And so $\eta$ is found by:

FullSimplify[(1/
    2 R^2 (2 \[Pi] - \[CapitalDelta] Sqrt[4 - \[CapitalDelta]^2] - 
      4 ArcTan[\[CapitalDelta]/Sqrt[4 - \[CapitalDelta]^2]]))/(1/
    2 R^2 (2 \[Pi] + \[CapitalDelta] Sqrt[4 - \[CapitalDelta]^2] + 
      4 ArcTan[\[CapitalDelta]/Sqrt[4 - \[CapitalDelta]^2]])), 
 Assumptions -> R > 0 && \[CapitalDelta] > 0]

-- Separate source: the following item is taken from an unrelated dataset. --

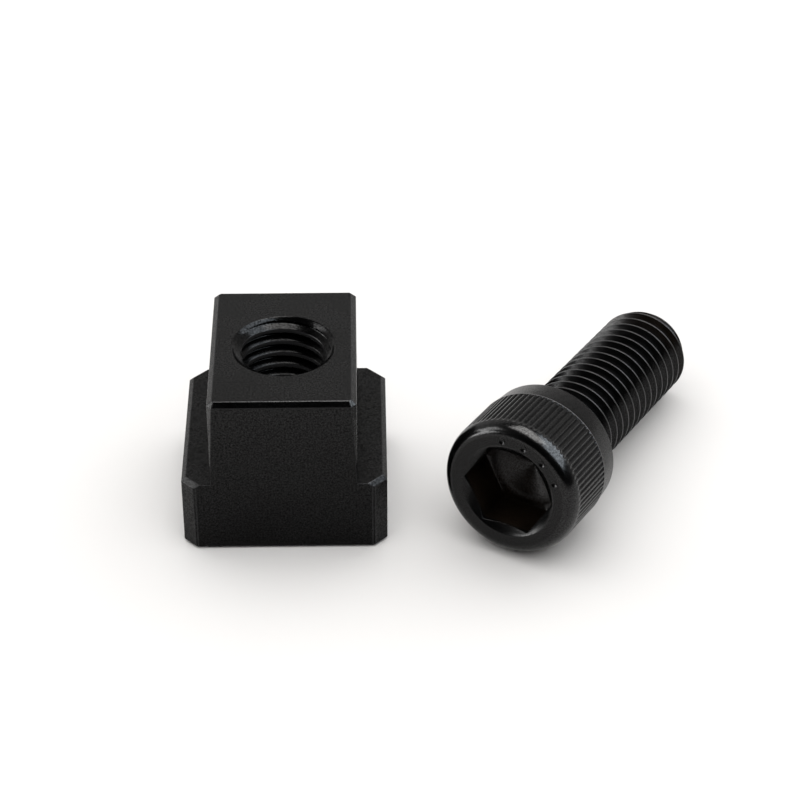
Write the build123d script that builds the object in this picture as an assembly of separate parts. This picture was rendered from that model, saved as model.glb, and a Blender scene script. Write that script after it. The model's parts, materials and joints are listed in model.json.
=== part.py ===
from build123d import *
import math
import os

# A T-slot nut and the knurled socket head cap screw that threads into it: the pair that clamps a
# quick change tool post to a lathe's compound slide. The nut stands on its base. The screw lies
# beside it, resting on its head's rear rim and on the crest of its thread at the tip.
#
# Millimetres. Origin: the tapped hole's axis at the nut's base plane. +Z runs up the tapped hole,
# X crosses the slot that the nut slides in, and Y runs along that slot.

# ---------------------------------------------------------------- T-slot nut: driving dimensions
BASE_WIDTH = 25.2            # across the slot's undercut, along X
NUT_LENGTH = 24.4            # along the slot, along Y
BASE_HEIGHT = 9.9            # floor of the slot to the shoulders
NECK_WIDTH = 17.9            # runs in an 18 mm slot
NUT_HEIGHT = 22.0
BASE_CORNER = 1.6            # 45 degree cut down each upright corner of the base
NECK_CORNER = 0.6            # the same down each corner of the neck
NECK_TOP_CHAMFER = 0.6
SHOULDER_CHAMFER = 0.55      # on the shoulders' outer edges, round the cut corners too
BASE_BOTTOM_CHAMFER = 0.35

# ---------------------------------------------------------------- M12 x 1.75 thread
THREAD_DIAMETER = 12.0
TAPPED_BORE = 10.2           # tapping drill, which is the tapped hole's inner wall
MOUTH_DIAMETER = 12.8        # countersink on top of the nut
BOTTOM_MOUTH_DEPTH = 0.4     # small 45 degree countersink underneath

# ---------------------------------------------------------------- cap screw: driving dimensions
HEAD_DIAMETER = 18.0
HEAD_HEIGHT = 12.0
SHANK_LENGTH = 30.0
TIP_CHAMFER_LENGTH = 1.9     # along the shank
TIP_CHAMFER_DROP = 1.1       # towards its axis
SEAT_BAND = 3.2              # smooth, slightly tapered band between the knurl and the bearing face
SEAT_DIAMETER = 17.24        # outer diameter of the bearing face
NOSE_LENGTH = 2.1            # rounding from the knurl to the flat ring on the front
NOSE_DROP = 1.45             # how far that rounding comes in
KNURL_GROOVES = 78
KNURL_DEPTH = 0.18
SOCKET_ACROSS_FLATS = 10.15  # takes a 10 mm key
SOCKET_DEPTH = 6.0
SOCKET_MOUTH_DIAMETER = 12.4
SOCKET_MOUTH_DEPTH = 0.7     # countersink round the hexagon
SOCKET_MOUTH_NARROWING = 1.2  # how far it comes in over that depth
SOCKET_POINT_DEPTH = 1.6     # drill cone below the hexagon

# ---------------------------------------------------------------- where the screw lies
SEAT_X = 33.0                # centre of the bearing face
SEAT_Y = -3.5
SCREW_HEADING = 29.9         # degrees from +Y towards +X, from the head to the tip

HEAD_RADIUS = HEAD_DIAMETER / 2
THREAD_RADIUS = THREAD_DIAMETER / 2


def chamfered_block(width, length, height, corner):
    """An upright block on z = 0 with its four vertical corners cut at 45 degrees."""
    block = Box(width, length, height, align=(Align.CENTER, Align.CENTER, Align.MIN))
    return chamfer(block.edges().filter_by(Axis.Z), corner)


def nut_base():
    base = chamfered_block(BASE_WIDTH, NUT_LENGTH, BASE_HEIGHT, BASE_CORNER)
    base = chamfer(base.faces().sort_by(Axis.Z)[0].edges(), BASE_BOTTOM_CHAMFER)
    top_edges = base.faces().sort_by(Axis.Z)[-1].edges()
    side_and_corner_edges = [edge for edge in top_edges if abs((edge @ 1 - edge @ 0).Y) > 0.01]
    return chamfer(side_and_corner_edges, SHOULDER_CHAMFER)


def nut_neck():
    neck = chamfered_block(NECK_WIDTH, NUT_LENGTH, NUT_HEIGHT, NECK_CORNER)
    return chamfer(neck.faces().sort_by(Axis.Z)[-1].edges(), NECK_TOP_CHAMFER)


def tapped_hole_cutter():
    """Bore with a 45 degree mouth at each end, as one revolved outline."""
    bore = TAPPED_BORE / 2
    mouth = MOUTH_DIAMETER / 2
    outline = Polyline(
        (0, 0),
        (bore + BOTTOM_MOUTH_DEPTH, 0),
        (bore, BOTTOM_MOUTH_DEPTH),
        (bore, NUT_HEIGHT - (mouth - bore)),
        (mouth, NUT_HEIGHT),
        (0, NUT_HEIGHT),
        close=True,
    )
    return revolve(Plane.XZ * make_face(outline), Axis.Z)


def t_slot_nut():
    neck_on_base = nut_neck() - Pos(0, 0, -1) * Box(
        BASE_WIDTH, NUT_LENGTH + 2, 2, align=(Align.CENTER, Align.CENTER, Align.MIN)
    )
    return nut_base() + neck_on_base - tapped_hole_cutter()


def head_blank():
    """The head before knurling, with its bearing face on z = 0 and its front at -HEAD_HEIGHT."""
    knurl_start = -SEAT_BAND
    nose_start = -HEAD_HEIGHT + NOSE_LENGTH
    flat_radius = HEAD_RADIUS - NOSE_DROP
    seat = Polyline(
        (0, -HEAD_HEIGHT),
        (0, 0),
        (SEAT_DIAMETER / 2, 0),
        (HEAD_RADIUS, knurl_start),
        (HEAD_RADIUS, nose_start),
    )
    nose = EllipticalCenterArc(
        (flat_radius, nose_start), NOSE_DROP, NOSE_LENGTH, start_angle=270, arc_size=90
    )
    front = Line((flat_radius, -HEAD_HEIGHT), (0, -HEAD_HEIGHT))
    outline = Wire([*seat.edges(), *nose.edges(), *front.edges()])
    return revolve(Plane.XZ * make_face(outline), Axis.Z)


def knurl_envelope():
    """Star-shaped bar whose straight V grooves leave the knurl when the head is kept inside it."""
    points = []
    for index in range(2 * KNURL_GROOVES):
        radius = HEAD_RADIUS if index % 2 == 0 else HEAD_RADIUS - KNURL_DEPTH
        angle = math.pi * index / KNURL_GROOVES
        points.append((radius * math.cos(angle), radius * math.sin(angle)))
    star = make_face(Polyline(*points, close=True))
    knurled = Pos(0, 0, -HEAD_HEIGHT) * extrude(star, HEAD_HEIGHT - SEAT_BAND)
    return knurled + Pos(0, 0, -SEAT_BAND) * Cylinder(
        HEAD_RADIUS, SEAT_BAND, align=(Align.CENTER, Align.CENTER, Align.MIN)
    )


def hex_socket_cutter():
    """Hexagon with a countersunk mouth and a drill cone at its floor."""
    hexagon = RegularPolygon(SOCKET_ACROSS_FLATS / 2, 6, major_radius=False)
    prism = Pos(0, 0, -HEAD_HEIGHT) * extrude(hexagon, SOCKET_DEPTH)
    on_base = (Align.CENTER, Align.CENTER, Align.MIN)
    mouth_radius = SOCKET_MOUTH_DIAMETER / 2
    mouth = Cone(mouth_radius, mouth_radius - SOCKET_MOUTH_NARROWING, SOCKET_MOUTH_DEPTH, align=on_base)
    mouth = Pos(0, 0, -HEAD_HEIGHT) * mouth
    drill_radius = SOCKET_ACROSS_FLATS / 2 - 0.05
    point = Pos(0, 0, -HEAD_HEIGHT + SOCKET_DEPTH) * Cone(drill_radius, 0, SOCKET_POINT_DEPTH, align=on_base)
    return prism + mouth + point


def shank():
    """Shank drawn at the thread's outer diameter, with a tapered tip."""
    outline = Polyline(
        (0, 0),
        (THREAD_RADIUS, 0),
        (THREAD_RADIUS, SHANK_LENGTH - TIP_CHAMFER_LENGTH),
        (THREAD_RADIUS - TIP_CHAMFER_DROP, SHANK_LENGTH),
        (0, SHANK_LENGTH),
        close=True,
    )
    return revolve(Plane.XZ * make_face(outline), Axis.Z)


def resting_tilt():
    """Degrees that the tip drops when the knurl's rear rim and the thread's last crest both touch."""
    span = SHANK_LENGTH - TIP_CHAMFER_LENGTH + SEAT_BAND
    return math.degrees(math.atan2(HEAD_RADIUS - THREAD_RADIUS, span))


def screw_place():
    """Location that carries the upright screw, head down, to where it lies on the floor."""
    tilt = resting_tilt()
    seat_height = HEAD_RADIUS * math.cos(math.radians(tilt)) - SEAT_BAND * math.sin(math.radians(tilt))
    laid_down = Rot(0, 0, -SCREW_HEADING) * Rot(-90 - tilt, 0, 0)
    return Pos(SEAT_X, SEAT_Y, seat_height) * laid_down


def socket_head_cap_screw():
    head = head_blank() & knurl_envelope()
    return screw_place() * (head + shank() - hex_socket_cutter())


os.makedirs("parts", exist_ok=True)
export_step(t_slot_nut(), "parts/t_slot_nut.step")
export_step(socket_head_cap_screw(), "parts/socket_head_cap_screw.step")

print("the screw's tip drops", round(resting_tilt(), 3), "degrees")
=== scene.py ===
"""Looks of a T-slot nut and the knurled socket head cap screw that threads into it.

Both are black oxide steel. Lengths are in metres. Each piece is one closed mesh that replaces its
CAD node: the nut is built upright in the shared frame, and the screw is built along its own axis
and then placed on the axis of its joint.
"""
import json
import math
import random

import bmesh
import bpy
from mathutils import Matrix, Vector


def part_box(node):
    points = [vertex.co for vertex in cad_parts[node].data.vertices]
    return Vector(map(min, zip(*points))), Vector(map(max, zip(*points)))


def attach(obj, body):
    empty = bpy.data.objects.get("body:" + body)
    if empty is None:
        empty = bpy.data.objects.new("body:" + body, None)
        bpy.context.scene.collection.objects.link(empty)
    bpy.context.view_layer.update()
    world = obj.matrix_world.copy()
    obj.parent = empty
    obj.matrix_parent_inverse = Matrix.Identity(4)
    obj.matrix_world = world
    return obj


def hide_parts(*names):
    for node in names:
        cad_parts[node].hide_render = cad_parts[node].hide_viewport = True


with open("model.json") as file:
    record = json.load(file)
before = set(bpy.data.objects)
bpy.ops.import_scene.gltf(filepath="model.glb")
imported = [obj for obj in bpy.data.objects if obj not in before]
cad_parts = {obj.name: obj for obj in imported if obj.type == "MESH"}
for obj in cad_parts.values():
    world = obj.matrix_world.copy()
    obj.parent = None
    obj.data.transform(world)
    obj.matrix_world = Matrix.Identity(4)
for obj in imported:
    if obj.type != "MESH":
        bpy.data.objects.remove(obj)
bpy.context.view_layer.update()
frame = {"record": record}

MM = 0.001
RECORD = frame["record"]
MOUNTS = {mount["name"]: mount for mount in RECORD["mounts"]}
TURN = next(joint for joint in RECORD["behaviour"]["joints"] if joint["name"] == "screw_turn")

# ---------------------------------------------------------------- sizes read from the frame
NUT_LOW, NUT_HIGH = (Vector(corner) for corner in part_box("t_slot_nut"))
BASE_WIDTH = NUT_HIGH.x - NUT_LOW.x
NUT_LENGTH = NUT_HIGH.y - NUT_LOW.y
NUT_HEIGHT = NUT_HIGH.z
NECK_WIDTH = 2 * MOUNTS["neck_right"]["pos_m"][0]
BASE_HEIGHT = MOUNTS["shoulder_right"]["pos_m"][2]
THREAD_RADIUS = MOUNTS["screw_thread"]["dims"]["r_mm"] * MM
SEAT_CENTRE = Vector(TURN["pos_m"])
SCREW_AXIS = Vector(TURN["axis"]).normalized()
HEAD_HEIGHT = (SEAT_CENTRE - Vector(MOUNTS["hex_socket"]["pos_m"])).length

# ---------------------------------------------------------------- nut details
BASE_CORNER = 1.6 * MM
NECK_CORNER = 0.6 * MM
NECK_TOP_CHAMFER = 0.6 * MM
SHOULDER_CHAMFER = 0.55 * MM
BASE_BOTTOM_CHAMFER = 0.35 * MM
EDGE_BREAK = 0.07 * MM           # tiny rounding that every machined edge keeps
ROUNDED_STRIP = 0.2 * MM         # faces narrower than this belong to a rounded edge
FLAT_NORMAL = 0.9995             # a face this square to an axis counts as flat
PLACE_TOLERANCE = 0.02 * MM      # for finding edges and faces by their place
RUBBED_EDGE = "rubbed_edge"      # face value of 1 where the coating has rubbed thin
DULL_CORNER = "dull_corner"      # face value of 1 on the cuts down the neck's corners
CORNER_ROUNDING = 0.3 * MM       # eased edge between each cut corner and the nut's two ends
MOUTH_RADIUS = 6.4 * MM
MOUTH_DEPTH = 0.42 * MM          # 45 degree part of the mouth, down to the thread's outer diameter
MOUTH_LEDGE_SLOPE = 1.8          # below it, how fast the mouth closes over the thread's end
BOTTOM_MOUTH_DEPTH = 0.4 * MM
MOUTH_LIP = 0.07 * MM
HOLE_COLUMNS = 192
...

And the plot of $\eta$ as a function of $\Delta$ is made using:

Plot[(2 \[Pi] - \[CapitalDelta] Sqrt[4 - \[CapitalDelta]^2] - 
  4 ArcTan[\[CapitalDelta]/Sqrt[4 - \[CapitalDelta]^2]])/(
 2 \[Pi] + \[CapitalDelta] Sqrt[4 - \[CapitalDelta]^2] + 
  4 ArcTan[\[CapitalDelta]/Sqrt[4 - \[CapitalDelta]^2]]), {\[CapitalDelta], 0, 2}, 
 AxesLabel -> {HoldForm[\[CapitalDelta]], HoldForm[\[Eta]]}, 
 PlotLabel -> None, LabelStyle -> {GrayLevel[0]}]